Classic card of the week
Bruce Benedict, 1987 Topps
Bunting is a very underrated part of baseball. Not underrated as in players should do it more often. Because bunting is, nine times out of ten, completely pointless and counterproductive. (Shout out to FJM!) What I mean is that the physical act of bunting is underrated. It’s like, not an easy thing to do, to square up an 89 mph breaking ball and lay down a bunt in fair territory.
Bunting is made considerably more difficult when you are bunting old skool style, a.k.a. the Benedictian method, with hands exposed. Bunting old skool style is the athletic equivalent of placing the goal post at the front of the endzone, as your chances of hurting yourself badly increase by 8,000%.

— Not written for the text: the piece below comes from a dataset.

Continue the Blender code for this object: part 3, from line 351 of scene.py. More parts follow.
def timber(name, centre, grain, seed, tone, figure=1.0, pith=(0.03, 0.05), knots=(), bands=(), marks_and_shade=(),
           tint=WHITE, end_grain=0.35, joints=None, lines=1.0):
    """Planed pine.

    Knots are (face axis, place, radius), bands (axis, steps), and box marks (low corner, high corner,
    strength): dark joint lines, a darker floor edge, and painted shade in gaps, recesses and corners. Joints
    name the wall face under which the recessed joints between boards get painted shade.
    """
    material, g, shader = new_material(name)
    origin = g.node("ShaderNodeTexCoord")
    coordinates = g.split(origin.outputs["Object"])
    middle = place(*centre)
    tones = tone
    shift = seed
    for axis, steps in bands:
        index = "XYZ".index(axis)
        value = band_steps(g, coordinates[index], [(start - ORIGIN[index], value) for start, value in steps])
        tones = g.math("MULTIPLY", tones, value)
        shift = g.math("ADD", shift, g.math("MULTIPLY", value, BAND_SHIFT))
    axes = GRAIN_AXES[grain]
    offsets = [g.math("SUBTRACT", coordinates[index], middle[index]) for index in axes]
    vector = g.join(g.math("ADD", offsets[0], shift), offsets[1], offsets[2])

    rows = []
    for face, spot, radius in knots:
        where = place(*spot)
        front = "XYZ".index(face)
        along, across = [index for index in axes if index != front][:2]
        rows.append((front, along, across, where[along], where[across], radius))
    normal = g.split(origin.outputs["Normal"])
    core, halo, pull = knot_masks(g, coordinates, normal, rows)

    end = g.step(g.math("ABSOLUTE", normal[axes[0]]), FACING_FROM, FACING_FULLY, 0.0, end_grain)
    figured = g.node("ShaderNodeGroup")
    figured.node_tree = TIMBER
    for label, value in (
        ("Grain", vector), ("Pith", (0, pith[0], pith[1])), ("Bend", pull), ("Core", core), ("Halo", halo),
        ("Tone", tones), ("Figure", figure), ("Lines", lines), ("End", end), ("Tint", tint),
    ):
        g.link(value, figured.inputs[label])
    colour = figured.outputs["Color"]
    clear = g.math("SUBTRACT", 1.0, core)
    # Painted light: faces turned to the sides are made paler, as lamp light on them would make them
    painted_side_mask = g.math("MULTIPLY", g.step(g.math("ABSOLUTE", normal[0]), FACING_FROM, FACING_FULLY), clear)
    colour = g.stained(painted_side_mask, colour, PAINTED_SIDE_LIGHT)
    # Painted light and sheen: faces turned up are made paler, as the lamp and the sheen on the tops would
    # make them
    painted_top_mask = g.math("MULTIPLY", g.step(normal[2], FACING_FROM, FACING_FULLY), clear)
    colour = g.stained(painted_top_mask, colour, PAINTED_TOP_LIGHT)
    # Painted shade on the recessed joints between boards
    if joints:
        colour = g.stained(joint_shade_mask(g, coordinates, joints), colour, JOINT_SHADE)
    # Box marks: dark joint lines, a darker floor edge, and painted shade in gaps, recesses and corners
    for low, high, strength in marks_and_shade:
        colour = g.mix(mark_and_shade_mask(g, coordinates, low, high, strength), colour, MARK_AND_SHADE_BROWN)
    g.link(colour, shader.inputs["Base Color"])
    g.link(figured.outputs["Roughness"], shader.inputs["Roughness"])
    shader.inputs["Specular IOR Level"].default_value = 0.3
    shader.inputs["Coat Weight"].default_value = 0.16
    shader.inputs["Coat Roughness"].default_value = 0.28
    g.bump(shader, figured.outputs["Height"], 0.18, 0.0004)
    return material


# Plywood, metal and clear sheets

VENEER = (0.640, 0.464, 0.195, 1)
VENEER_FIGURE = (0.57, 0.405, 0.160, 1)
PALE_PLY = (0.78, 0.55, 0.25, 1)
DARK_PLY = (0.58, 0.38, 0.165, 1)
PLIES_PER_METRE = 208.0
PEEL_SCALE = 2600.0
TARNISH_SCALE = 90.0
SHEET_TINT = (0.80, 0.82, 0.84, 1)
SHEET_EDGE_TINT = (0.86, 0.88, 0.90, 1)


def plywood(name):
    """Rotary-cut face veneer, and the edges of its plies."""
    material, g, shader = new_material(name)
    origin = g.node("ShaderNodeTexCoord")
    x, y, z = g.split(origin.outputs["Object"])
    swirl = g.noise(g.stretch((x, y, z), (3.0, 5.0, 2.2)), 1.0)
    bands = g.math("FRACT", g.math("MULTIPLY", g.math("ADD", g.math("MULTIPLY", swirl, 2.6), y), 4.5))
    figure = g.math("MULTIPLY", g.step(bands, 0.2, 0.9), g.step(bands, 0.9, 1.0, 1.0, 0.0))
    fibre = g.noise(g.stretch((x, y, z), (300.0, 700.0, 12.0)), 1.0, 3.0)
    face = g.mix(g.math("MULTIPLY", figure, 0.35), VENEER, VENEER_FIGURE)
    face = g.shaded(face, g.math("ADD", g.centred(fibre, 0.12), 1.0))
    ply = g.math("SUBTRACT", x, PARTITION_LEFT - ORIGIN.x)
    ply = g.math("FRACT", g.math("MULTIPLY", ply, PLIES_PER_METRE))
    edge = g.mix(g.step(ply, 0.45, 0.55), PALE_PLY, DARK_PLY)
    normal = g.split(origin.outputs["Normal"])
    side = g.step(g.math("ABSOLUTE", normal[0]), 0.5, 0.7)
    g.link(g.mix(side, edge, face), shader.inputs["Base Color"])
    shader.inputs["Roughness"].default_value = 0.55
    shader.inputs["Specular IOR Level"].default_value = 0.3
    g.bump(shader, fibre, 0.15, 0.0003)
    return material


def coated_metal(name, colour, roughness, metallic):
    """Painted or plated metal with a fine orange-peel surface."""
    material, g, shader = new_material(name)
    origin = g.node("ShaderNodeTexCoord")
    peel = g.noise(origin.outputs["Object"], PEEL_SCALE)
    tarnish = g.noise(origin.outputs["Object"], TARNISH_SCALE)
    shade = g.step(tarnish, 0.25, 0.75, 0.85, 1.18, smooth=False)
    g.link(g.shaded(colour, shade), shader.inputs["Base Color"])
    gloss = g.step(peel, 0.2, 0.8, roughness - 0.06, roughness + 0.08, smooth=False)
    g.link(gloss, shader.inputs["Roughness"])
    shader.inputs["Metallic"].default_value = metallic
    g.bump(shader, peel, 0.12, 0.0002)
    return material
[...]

So we know that Bruce Benedict bunted with reckless abandon. But what else?
Bruce’s off-season schedule includes speaking engagements and serving as a H.S. basketball referee.
Though not specified due to minimal space on the back of this card, among the wide array of topics discussed by Bruce Benedict during his many speaking engagements were the following: “The Benedictian Method: Moving Runners Over Whilst Protecting Thy Digits,” “That Wasn’t Blocking: When To Call An Offensive Foul,” and “Robert Frost: Poet or Pervert?”
As always, I’d be remiss if I did not consult Wikipedia on the subject of Bruce Benedict:
Whenever Benedict came to bat at home in Fulton County Stadium, the crowd would chant “BRUUUUUUUUUUCE” causing many opposing teams’ fans to believe that he was being booed.
I only included this to remind myself of the fabulous Simpsons episode when Mr. Burns is getting booed after his film premieres and Smithers tells him: “Uh, no, they’re saying, “Boo-urns, Boo-urns.” (By the way, this makes two consecutive "classic card" posts of FJM nods and Simpsons references. Fine by me.)
Also:
Bruce’s nickname is Eggs—as in Eggs Benedict.
If somebody can find me a sporting genre of fellows with more wit than that of our national pastime of baseball, then I would like to shake that person’s hand, for I presently deem such a feat impossible. Imagining the playful locker room banter of our revered heroes -- “Yo, Eggs. You suck” -- brings a certain joy to my heart.
It should also be mentioned that Bruce Benedict is currently a Division 1 college basketball referee. You may even see him in a matter of weeks during March Madness. Word on the street is that he referees with a false sense of confidence, as he deems the booing that follows any of his poor officiating calls as a sign of love and respect. If he so happens to make a bad call against your favorite team this year, I recommend the much simpler: Yo, Eggs. You suck.
Did you know?
When I was in Little League, the bunt sign was put on when our coach grabbed his belt. Also, our coach was my dad. One day he forgot his belt and we won 132-4.
Comments
Also, to your comment that "If somebody can find me a sporting genre of fellows with more wit than that of our national pastime of baseball, then I would like to shake that person’s hand..." I've just got two words for you: Superbike Racers. I'll take that handshake now, thank you.